NACC Part One [History]

I will make this as painless as possible, that's all I can promise. But every once in a while I morph into teaching mode, and I have to let it flow. Spending the past few days at our [un]denomination's convention deserves an update, but I have to explain more than my intinerary. So I'm gonna drop a two-parter on you. Part one will deal with the history of our churches. I'm a hack historian, so bear with me. It's hard to conceptualize our convention if you first don't understand why it originally started.

Part two will cover my experiences this past week. So if you're not feeling academic, part two will be for you. You might want to skip this.

Still here? Then here we go . . .

So the church I grew up in is known as the Independent Christian Churches/Churches of Christ [put that on a business card]. Our movement started in the early 1800's with a group of people not wanting to deal with denominational hierarchy and longing for a return to Biblical authority. Two groups with similar thinking on these issues merged in Lexington, Kentucky to form what would be called the Stone-Campbell Movement [After Barton Stone and Thomas & Alexander Campbell, the leaders of the two streams] or, within or churches, The Restoration Movement. These churches maintained a loose connection, and prospered for almost 100 years.

At the turn of the twentieth century some issues within the Movement began to cause a stir. Some in the Restoration Movement were more dogmatic than others in certain doctrines. They held tightly to the concept that where there Scriptures speak, we should speak, and where they're silent, we should be silent. This faction believed that using musical instruments during worship was not Biblical and refused to use them. Also, some abhorred the concept of newly formed missionary societies- parachurch organizations that acted on behalf of many churches. This too wasn't mentioned in Scripture. While the tremors of this split had more to do with the aftermath of the Civil War, these theological differences are usually blamed for the parting. In 1906, 100 years ago, the US Census first listed the Churches of Christ non-instrumental as a different church than the mainstream Disciples of Christ/Christian Churches. So one movement was now two branches.

It wasn't very long that another issue arrived that would cause dissension. Liberalism encouraged a higher textual criticism that usually resulted in people questioning the validity of the Scriptural story. Incidents from the Bible once accepted as fact could now be called metaphor. Liberalism ended up causing a rift among many denominations, but it split the Disciples/Christian Churches in half. The Disciples of Christ adhered to liberalism, while the Christian Churches maintained a fundamental view point. So one movement was now three branches.
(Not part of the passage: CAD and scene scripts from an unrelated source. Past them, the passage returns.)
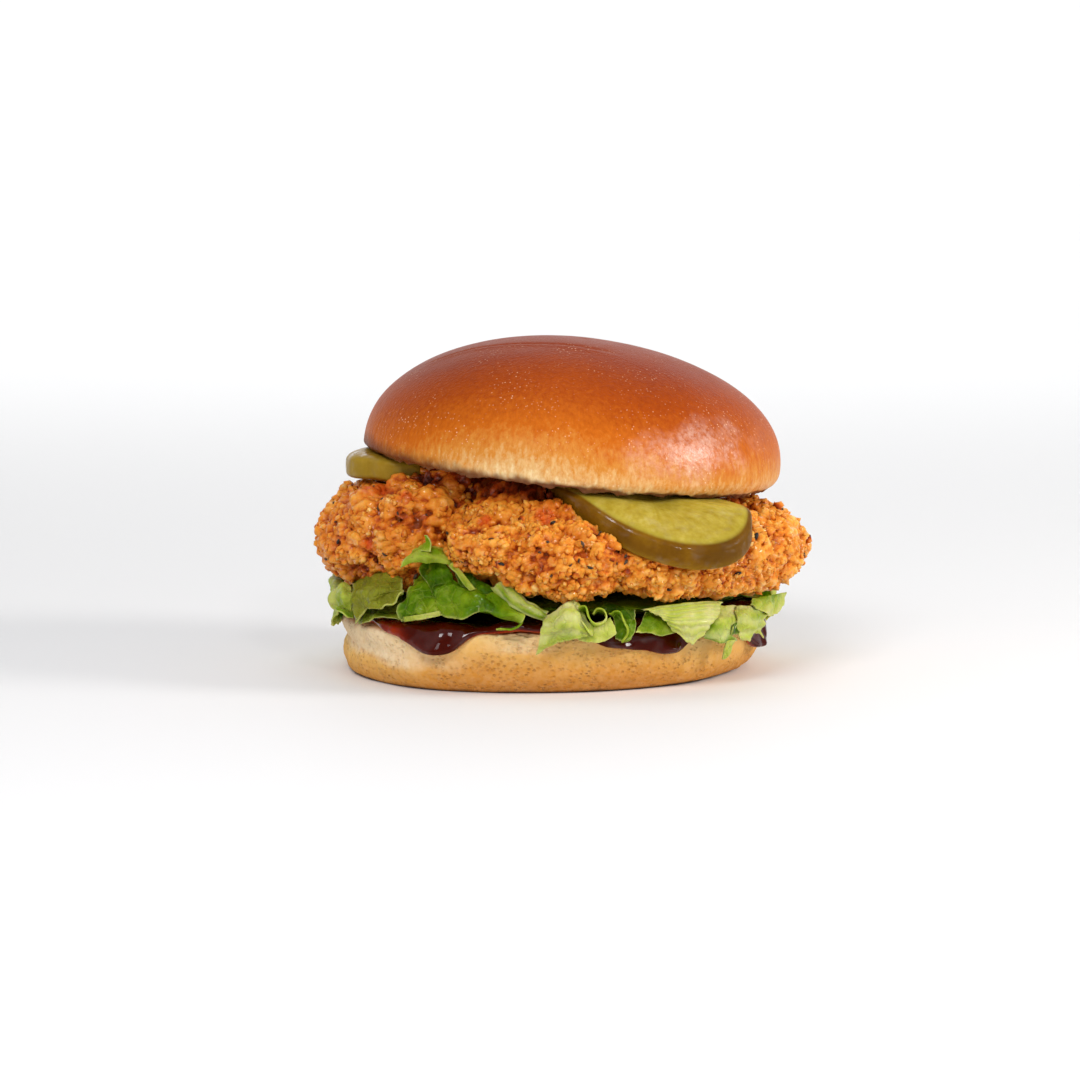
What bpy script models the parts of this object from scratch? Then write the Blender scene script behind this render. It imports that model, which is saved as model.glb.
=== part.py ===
"""A crispy chicken burger: two bun halves with sauce, torn lettuce, a craggy fried fillet and pickle slices.

Metres, +Z up. The origin is the centre of the flat base of the bottom bun, +X runs to the right of the
burger as it is looked at, and its front faces -Y. Azimuths are degrees about Z from +X, so -90 is the front.
"""

import math
import random
from itertools import product

import bmesh
import bpy
import numpy as np
from mathutils import Matrix

MM = 0.001
SEED = 7
WELD = 0.002 * MM

# Bottom bun: a low round loaf, fuller at the front left, drawn in towards its base on the right.
HEEL_RADIUS = 55.6 * MM
HEEL_HEIGHT = 14.6 * MM
HEEL_FRONT_RISE = 0.024
HEEL_FOOT_LEFT = 3.4 * MM
HEEL_FOOT_RIGHT = 8.0 * MM
HEEL_FOOT_TOP = 8.0 * MM
HEEL_LIP = 2.6 * MM
HEEL_CORNER = 3.4 * MM
HEEL_CORNER_AZIMUTH = -127
HEEL_CORNER_SPREAD = 26
HEEL_WAIST = 1.5 * MM
HEEL_WAIST_Z = 8.4 * MM
HEEL_WAIST_SPREAD = 2.4 * MM
HEEL_UNEVEN = 0.4 * MM
HEEL_COLUMNS = 56
HEEL_ROWS = 13
# Shares of the way up the skin at which the flat base, the side and the round lip end.
BASE_END = 0.15
SIDE_END = 0.8
LIP_END = 0.9

# Top bun: a dome on a cut face that leans down to the right and a little to the front.
CROWN_RADIUS = 54.6 * MM
CROWN_HEIGHT = 33.9 * MM
CROWN_CENTRE = (5.1 * MM, 0.0, 53.0 * MM)
CROWN_ROLL = 6.2
CROWN_PITCH = 1.4
CROWN_UNDERCUT_LEFT = 0.9 * MM
CROWN_UNDERCUT_RIGHT = 4.6 * MM
CROWN_EDGE_LEFT = 1.2 * MM
CROWN_EDGE_RIGHT = 4.2 * MM
CROWN_HOLLOW = 2.2 * MM
CROWN_FULLNESS = 0.97
CROWN_COLUMNS = 56
CROWN_ROWS = 15
# Shares of the way up the skin at which the cut face and the crust's turn end.
FACE_END = 0.2
TURN_END = 0.4

# Sauce: a layer on the bottom bun that runs over its edge in drips: azimuth, half width, how far each hangs
# below the edge of the cut face, extra body.
SAUCE_LAYER = 1.5 * MM
SAUCE_GAP = 0.4 * MM
SAUCE_EDGE = 0.5 * MM
SAUCE_INNER = 0.35
SAUCE_COLUMNS = 60
SAUCE_ROWS = 16
SAUCE_DRIPS = (
    (-120, 8, 4.6, 1.3),
    (-133, 6, 1.2, 0.1),
    (-72, 7, 4.6, 0.8),
    (-58, 7, 5.2, 0.9),
    (-20, 9, 6.6, 1.9),
    (38, 9, 5.0, 1.0),
    (96, 11, 4.0, 0.8),
    (151, 8, 5.6, 1.1),
)

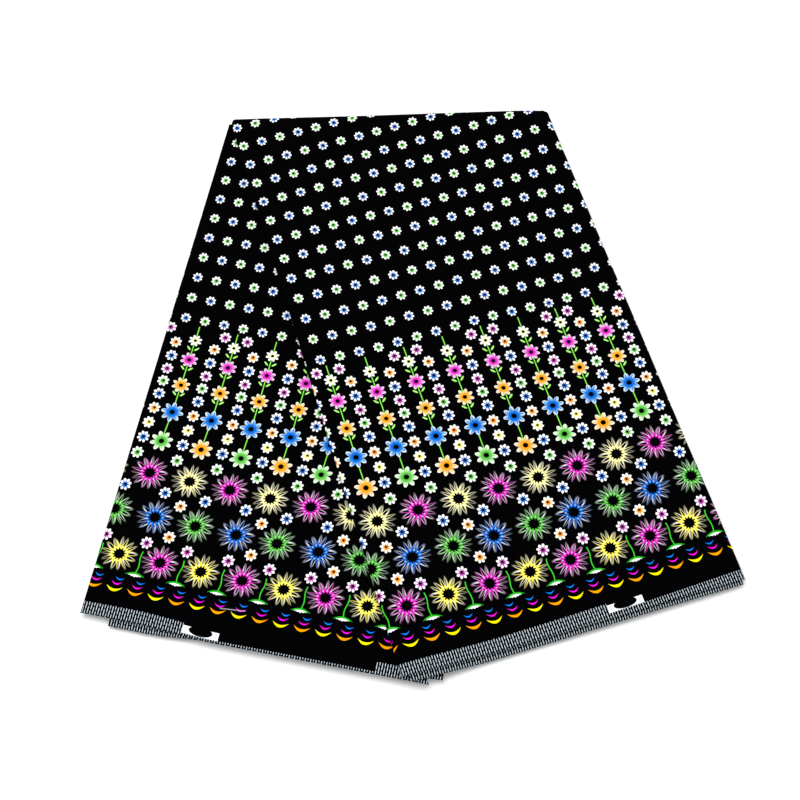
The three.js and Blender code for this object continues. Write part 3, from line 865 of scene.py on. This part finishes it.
def stem_flowers(add, u, v, level):
    """Flowers on the stems: eight petals, inked at the heart and pale inside, with white rims and
    a white streak each, round a black middle."""
    x, first = column_places(add, u, FIRST_STEM)
    shapes = row_stops(
        STEM_FLOWERS,
        lambda row: (
            row["middle"] / PRINT_HEIGHT, row["radius"] / RAMP_RADIUS, row["turn"] / RAMP_TURN, 1
        ),
    )
    shape = add("SeparateXYZ", add("ValToRGB", level, stops=shapes))
    y = add("Math.MULTIPLY_ADD", shape.outputs["X"], -PRINT_HEIGHT, v)
    radius = add("Math.MULTIPLY", shape.outputs["Y"], RAMP_RADIUS)
    turn = add("Math.MULTIPLY", shape.outputs["Z"], math.radians(RAMP_TURN))
    away, angle = polar(add, x, y)
    share = add("Math.DIVIDE", away, radius)
    across, along = petal_places(add, angle, share, turn, STEM_FLOWER_PETALS)
    in_petal = ellipse(add, across, along, *STEM_FLOWER_PETAL.values())
    petal = add("Math.LESS_THAN", in_petal, 1)
    heart = add("Math.LESS_THAN", share, STEM_FLOWER_HEART)
    mask = add("Math.MAXIMUM", petal, heart)
    mask = between(add, mask, v, STEM_FLOWER_FOOT, STEM_FLOWER_TOP)
    below_blue = add("Math.LESS_THAN", v, STEM_FLOWERS[1]["from"])
    green_foot = add("Math.MULTIPLY", add("Math.SUBTRACT", 1, first), below_blue)
    tones = []
    for tone in ("full", "pale"):
        ink = add("ValToRGB", level, stops=ink_stops(STEM_FLOWERS, "ink", tone))
        tones.append(add("MixRGB", green_foot, ink, linear(INKS["green"][tone])))
    paler = add("MapRange", share, *STEM_FLOWER_PALES, **SOFT)
    colour = add("MixRGB", paler, *tones)
    # Wax kept the rims and a streak down each petal white
    rim = add("MapRange", in_petal, *STEM_FLOWER_RIM, 0, 0.85, **SOFT)
    outer = add("MapRange", share, *STEM_FLOWER_WHITENS, **SOFT)
    off_streak = add("Math.ABSOLUTE", add("Math.SUBTRACT", across, STEM_FLOWER_STREAK))
    streak = add("MapRange", off_streak, 0.02, 0.06, 0.6, 0)
    white = add("Math.MULTIPLY", add("Math.MAXIMUM", rim, streak), outer)
    colour = add("MixRGB", white, colour, linear(WHITE))
    from_middle = add("MapRange", share, *STEM_FLOWER_MIDDLE)
    return mask, add("MixRGB", from_middle, linear(GROUND), colour)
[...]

So for those keeping track at home: The ultra-conservative branch is the Churches of Christ non-instrumental. The moderate branch is the independent Christian Churches/Churches of Christ The liberal branch is the Disciples of Christ/Christian Church.

Good thing this isn't confusing. Sometimes I wish they would've come up with new names, so they didn't overlap. For instance, I grew up at a Church of Christ [instrumental] that recently purchased the building of a Church of Christ [non-instrumental]. And Echo is a Christian Church [moderate] renting from a Christian Church [liberal]. New names would've been a great help. Why not rename the three branches Larry, Moe, and Curly? Our churches are so Curly. Yet I digress . . .

All these splits required new seminaries and organizations to develop for each group. For instance, Lexington's College of the Bible [now Lexington Theological Seminary] became a Disciples school, so a group of individuals started the Cincinnati Bible Seminary [my alma mater] in 1924. And then in 1927, the independent Christian Churches convened for the first time at, what would be called the North American Christian Convention.

And we still gather almost 80 years later.

This particular convention, since it marks 100 years from the original split of the movement, has focused on reconciliation with the non-instrumental churches. Many of these churches aren't as dogmatic about the instrumental issue which is the main theological barrier between the groups. I'm not sure what the outcome of this week will be, but it is a great opportunity for two groups at odds for a hundred years to gather and worship together.

And as for our convention, it's just a big family reunion. No votes are take, no official policies are discussed. Just Biblical preaching and people who share a common vision.

The independent Christian Churches/Churches of Christ: we put the "mental" in instrumental.